::: Available data :::
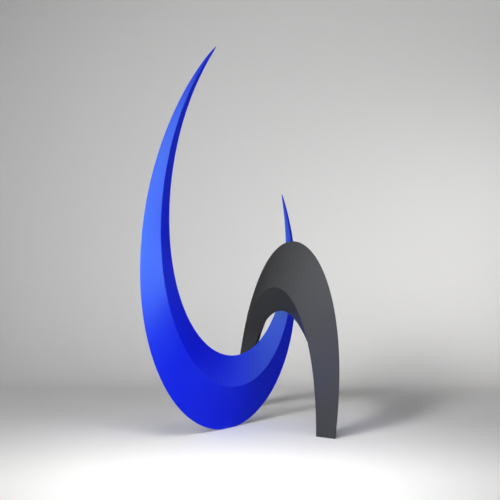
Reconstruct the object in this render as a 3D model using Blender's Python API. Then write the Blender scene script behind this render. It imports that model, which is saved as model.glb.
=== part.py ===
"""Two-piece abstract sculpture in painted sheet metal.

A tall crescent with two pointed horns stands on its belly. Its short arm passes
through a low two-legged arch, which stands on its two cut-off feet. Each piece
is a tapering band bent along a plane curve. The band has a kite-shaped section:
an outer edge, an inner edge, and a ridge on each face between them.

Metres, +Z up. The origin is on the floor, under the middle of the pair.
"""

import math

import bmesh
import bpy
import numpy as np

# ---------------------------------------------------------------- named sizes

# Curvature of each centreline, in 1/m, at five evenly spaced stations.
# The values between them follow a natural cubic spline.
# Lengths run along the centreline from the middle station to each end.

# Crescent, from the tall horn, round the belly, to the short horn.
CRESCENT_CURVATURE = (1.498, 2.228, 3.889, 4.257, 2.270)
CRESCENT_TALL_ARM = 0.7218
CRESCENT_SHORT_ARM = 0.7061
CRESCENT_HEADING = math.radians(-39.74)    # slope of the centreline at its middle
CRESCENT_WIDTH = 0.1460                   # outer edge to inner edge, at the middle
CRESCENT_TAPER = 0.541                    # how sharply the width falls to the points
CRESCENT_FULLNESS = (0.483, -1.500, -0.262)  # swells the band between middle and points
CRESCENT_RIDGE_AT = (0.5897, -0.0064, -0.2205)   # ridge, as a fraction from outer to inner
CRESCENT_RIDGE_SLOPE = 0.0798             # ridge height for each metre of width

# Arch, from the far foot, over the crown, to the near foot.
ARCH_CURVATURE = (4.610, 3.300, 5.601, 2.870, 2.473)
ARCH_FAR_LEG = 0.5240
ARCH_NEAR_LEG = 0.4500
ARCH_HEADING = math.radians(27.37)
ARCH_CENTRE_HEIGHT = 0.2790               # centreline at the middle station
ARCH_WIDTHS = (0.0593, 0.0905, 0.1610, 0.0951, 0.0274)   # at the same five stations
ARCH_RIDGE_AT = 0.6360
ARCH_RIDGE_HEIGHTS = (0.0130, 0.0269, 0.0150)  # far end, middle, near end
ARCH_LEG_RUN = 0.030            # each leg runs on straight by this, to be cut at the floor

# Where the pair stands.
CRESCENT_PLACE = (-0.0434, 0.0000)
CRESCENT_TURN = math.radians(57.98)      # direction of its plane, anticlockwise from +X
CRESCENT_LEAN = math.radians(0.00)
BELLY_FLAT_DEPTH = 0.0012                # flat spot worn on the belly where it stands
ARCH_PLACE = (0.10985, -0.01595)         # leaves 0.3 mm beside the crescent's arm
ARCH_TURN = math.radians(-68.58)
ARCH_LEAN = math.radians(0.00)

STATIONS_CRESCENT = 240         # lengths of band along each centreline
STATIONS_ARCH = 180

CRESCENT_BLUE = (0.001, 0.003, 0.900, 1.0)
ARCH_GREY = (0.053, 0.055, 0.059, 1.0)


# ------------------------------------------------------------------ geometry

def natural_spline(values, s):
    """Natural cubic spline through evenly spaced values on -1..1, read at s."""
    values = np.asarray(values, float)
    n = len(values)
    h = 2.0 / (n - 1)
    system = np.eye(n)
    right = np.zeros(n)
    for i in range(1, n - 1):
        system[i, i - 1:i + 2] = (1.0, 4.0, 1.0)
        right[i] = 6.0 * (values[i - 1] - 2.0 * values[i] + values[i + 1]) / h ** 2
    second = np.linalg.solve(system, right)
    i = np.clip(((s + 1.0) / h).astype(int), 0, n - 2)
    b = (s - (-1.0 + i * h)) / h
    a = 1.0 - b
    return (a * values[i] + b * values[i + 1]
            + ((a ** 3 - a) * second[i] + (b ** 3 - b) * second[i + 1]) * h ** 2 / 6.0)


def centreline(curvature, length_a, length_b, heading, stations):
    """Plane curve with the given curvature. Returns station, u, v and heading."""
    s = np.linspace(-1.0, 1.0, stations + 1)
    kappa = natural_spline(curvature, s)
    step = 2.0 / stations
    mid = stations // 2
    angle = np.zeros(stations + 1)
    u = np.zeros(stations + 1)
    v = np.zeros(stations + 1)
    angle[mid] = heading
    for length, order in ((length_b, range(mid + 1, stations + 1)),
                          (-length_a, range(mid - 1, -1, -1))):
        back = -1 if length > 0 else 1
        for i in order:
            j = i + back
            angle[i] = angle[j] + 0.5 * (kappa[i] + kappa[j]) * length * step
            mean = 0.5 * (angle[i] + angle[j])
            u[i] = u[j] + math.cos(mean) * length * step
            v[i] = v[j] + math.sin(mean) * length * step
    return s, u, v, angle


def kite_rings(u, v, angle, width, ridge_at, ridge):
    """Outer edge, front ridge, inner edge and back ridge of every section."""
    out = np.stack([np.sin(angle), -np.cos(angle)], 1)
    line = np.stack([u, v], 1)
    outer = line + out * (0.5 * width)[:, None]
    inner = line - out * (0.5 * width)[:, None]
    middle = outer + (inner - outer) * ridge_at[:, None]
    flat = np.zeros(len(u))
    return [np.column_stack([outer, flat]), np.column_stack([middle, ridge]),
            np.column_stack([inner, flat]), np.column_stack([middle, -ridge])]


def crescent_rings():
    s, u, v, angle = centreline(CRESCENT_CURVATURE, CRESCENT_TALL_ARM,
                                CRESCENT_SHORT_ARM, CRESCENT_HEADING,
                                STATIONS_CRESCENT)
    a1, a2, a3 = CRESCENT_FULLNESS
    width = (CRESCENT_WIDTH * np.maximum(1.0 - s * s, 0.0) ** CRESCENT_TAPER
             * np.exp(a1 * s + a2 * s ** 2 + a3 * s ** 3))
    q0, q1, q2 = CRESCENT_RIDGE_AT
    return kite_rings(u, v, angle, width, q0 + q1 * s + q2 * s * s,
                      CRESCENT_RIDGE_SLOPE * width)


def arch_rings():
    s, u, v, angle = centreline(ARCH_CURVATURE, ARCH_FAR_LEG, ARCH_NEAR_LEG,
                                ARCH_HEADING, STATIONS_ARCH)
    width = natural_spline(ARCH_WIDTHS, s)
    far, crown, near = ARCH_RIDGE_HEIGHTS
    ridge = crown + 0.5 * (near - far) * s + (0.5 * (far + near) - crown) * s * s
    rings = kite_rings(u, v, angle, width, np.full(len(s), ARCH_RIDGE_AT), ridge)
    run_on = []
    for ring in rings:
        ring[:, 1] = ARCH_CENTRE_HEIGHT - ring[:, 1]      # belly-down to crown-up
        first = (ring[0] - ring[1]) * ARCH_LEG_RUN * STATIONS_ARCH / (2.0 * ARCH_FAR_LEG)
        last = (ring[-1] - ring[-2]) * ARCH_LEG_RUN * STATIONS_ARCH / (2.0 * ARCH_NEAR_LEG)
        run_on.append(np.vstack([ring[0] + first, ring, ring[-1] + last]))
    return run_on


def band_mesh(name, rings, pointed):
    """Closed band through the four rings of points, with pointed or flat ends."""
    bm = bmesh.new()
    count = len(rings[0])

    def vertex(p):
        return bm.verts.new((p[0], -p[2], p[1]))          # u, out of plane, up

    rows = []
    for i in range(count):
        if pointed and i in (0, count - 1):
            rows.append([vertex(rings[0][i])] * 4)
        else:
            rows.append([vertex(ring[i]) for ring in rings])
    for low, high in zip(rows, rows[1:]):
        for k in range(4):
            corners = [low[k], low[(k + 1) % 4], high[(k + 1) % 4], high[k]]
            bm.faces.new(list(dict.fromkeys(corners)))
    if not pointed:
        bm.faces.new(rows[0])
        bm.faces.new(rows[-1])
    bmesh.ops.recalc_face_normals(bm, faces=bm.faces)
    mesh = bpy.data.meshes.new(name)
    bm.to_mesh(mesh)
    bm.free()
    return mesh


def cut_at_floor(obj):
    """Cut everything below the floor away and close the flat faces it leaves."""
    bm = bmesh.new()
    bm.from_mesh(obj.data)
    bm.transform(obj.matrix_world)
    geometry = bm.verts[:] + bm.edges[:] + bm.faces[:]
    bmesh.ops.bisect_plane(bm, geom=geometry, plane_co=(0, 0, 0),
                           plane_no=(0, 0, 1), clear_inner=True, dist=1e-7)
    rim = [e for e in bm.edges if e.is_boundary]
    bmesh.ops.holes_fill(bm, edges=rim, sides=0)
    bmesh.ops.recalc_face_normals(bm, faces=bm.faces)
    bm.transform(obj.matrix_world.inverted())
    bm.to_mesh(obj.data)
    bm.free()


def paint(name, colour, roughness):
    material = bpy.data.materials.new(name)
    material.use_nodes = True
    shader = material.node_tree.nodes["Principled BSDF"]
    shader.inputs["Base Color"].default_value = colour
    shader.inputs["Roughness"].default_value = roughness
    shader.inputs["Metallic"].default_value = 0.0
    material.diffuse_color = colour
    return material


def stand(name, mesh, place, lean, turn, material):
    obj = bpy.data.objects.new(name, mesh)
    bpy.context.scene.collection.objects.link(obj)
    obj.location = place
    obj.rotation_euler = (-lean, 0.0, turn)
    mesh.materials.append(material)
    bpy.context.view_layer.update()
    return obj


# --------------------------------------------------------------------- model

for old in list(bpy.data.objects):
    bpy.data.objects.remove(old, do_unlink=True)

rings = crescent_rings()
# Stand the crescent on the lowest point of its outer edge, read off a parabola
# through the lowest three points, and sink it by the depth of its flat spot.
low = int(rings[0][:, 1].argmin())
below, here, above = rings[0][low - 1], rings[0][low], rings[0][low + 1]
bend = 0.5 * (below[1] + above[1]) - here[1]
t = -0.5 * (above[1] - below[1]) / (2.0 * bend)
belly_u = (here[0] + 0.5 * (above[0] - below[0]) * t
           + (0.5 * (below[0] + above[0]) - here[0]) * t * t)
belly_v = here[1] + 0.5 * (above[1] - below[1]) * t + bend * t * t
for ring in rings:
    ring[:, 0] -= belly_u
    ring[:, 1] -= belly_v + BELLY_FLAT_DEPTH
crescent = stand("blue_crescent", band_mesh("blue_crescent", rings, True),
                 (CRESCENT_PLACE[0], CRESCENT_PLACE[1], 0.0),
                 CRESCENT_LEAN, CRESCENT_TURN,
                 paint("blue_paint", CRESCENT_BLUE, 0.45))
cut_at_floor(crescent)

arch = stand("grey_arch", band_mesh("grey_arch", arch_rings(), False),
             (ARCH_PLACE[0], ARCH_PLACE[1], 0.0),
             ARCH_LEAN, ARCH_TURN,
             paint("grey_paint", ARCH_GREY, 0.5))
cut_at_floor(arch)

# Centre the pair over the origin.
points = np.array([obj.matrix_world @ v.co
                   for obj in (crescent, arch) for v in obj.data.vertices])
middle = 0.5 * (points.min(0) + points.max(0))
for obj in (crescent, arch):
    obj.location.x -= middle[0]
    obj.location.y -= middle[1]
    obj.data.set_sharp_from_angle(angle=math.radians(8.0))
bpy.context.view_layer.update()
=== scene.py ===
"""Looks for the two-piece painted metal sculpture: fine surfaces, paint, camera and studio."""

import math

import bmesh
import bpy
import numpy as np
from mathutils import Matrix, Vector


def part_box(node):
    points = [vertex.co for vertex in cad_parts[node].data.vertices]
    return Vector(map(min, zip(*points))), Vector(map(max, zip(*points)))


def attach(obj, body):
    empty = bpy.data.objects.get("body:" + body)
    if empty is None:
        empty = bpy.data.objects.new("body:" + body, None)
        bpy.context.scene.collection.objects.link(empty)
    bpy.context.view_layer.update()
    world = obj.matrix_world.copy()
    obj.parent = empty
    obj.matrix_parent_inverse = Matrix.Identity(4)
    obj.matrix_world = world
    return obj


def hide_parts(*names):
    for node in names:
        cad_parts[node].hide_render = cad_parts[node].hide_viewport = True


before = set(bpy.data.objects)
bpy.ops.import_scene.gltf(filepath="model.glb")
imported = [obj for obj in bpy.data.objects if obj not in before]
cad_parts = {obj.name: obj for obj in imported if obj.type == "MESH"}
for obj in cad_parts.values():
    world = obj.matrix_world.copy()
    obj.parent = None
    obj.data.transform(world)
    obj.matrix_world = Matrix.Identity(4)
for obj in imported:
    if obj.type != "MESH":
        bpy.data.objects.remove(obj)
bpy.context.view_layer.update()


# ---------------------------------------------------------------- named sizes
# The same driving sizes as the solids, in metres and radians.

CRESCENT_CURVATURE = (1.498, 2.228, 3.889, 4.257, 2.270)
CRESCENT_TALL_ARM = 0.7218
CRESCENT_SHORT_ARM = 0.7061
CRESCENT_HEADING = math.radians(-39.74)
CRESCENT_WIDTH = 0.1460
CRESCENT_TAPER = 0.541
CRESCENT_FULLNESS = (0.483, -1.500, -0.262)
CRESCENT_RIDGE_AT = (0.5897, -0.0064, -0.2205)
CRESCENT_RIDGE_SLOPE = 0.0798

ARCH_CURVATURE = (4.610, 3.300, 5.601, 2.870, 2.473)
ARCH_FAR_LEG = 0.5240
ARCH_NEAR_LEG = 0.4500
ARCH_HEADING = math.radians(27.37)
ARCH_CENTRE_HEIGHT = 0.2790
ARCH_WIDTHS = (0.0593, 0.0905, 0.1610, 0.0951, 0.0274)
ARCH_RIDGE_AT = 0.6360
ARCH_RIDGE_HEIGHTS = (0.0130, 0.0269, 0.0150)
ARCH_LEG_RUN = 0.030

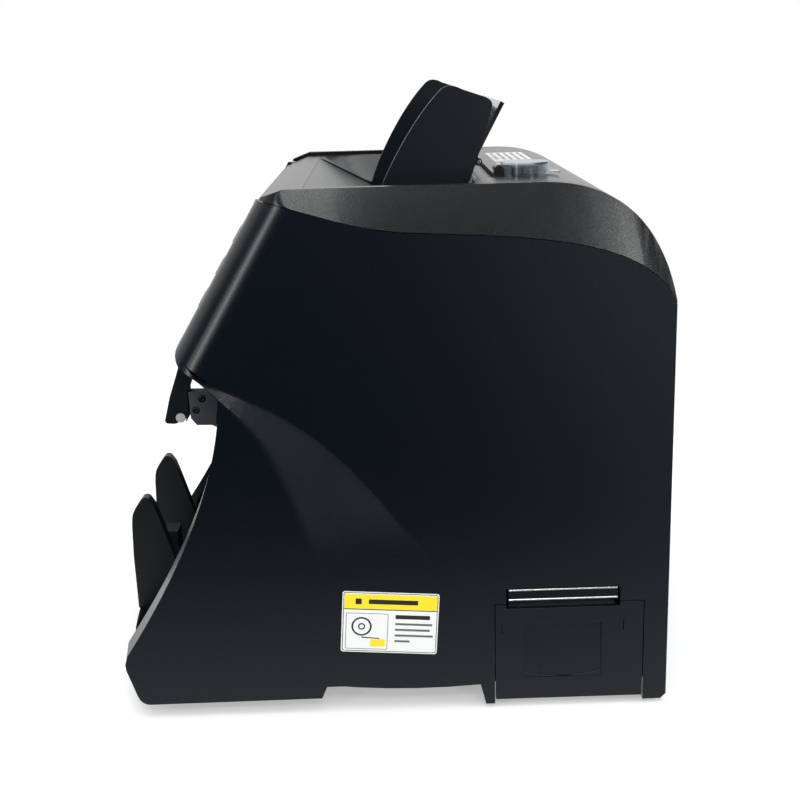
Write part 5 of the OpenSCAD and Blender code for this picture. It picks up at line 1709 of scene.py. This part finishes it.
:::
What to work on: Print exactly the lines from the one containing "cad_parts[node].hide_render = cad_parts[node].hide_viewport" to the one containing "# The same driving", both included, and nothing else.

Task answer:
        cad_parts[node].hide_render = cad_parts[node].hide_viewport = True


before = set(bpy.data.objects)
bpy.ops.import_scene.gltf(filepath="model.glb")
imported = [obj for obj in bpy.data.objects if obj not in before]
cad_parts = {obj.name: obj for obj in imported if obj.type == "MESH"}
for obj in cad_parts.values():
    world = obj.matrix_world.copy()
    obj.parent = None
    obj.data.transform(world)
    obj.matrix_world = Matrix.Identity(4)
for obj in imported:
    if obj.type != "MESH":
        bpy.data.objects.remove(obj)
bpy.context.view_layer.update()


# ---------------------------------------------------------------- named sizes
# The same driving sizes as the solids, in metres and radians.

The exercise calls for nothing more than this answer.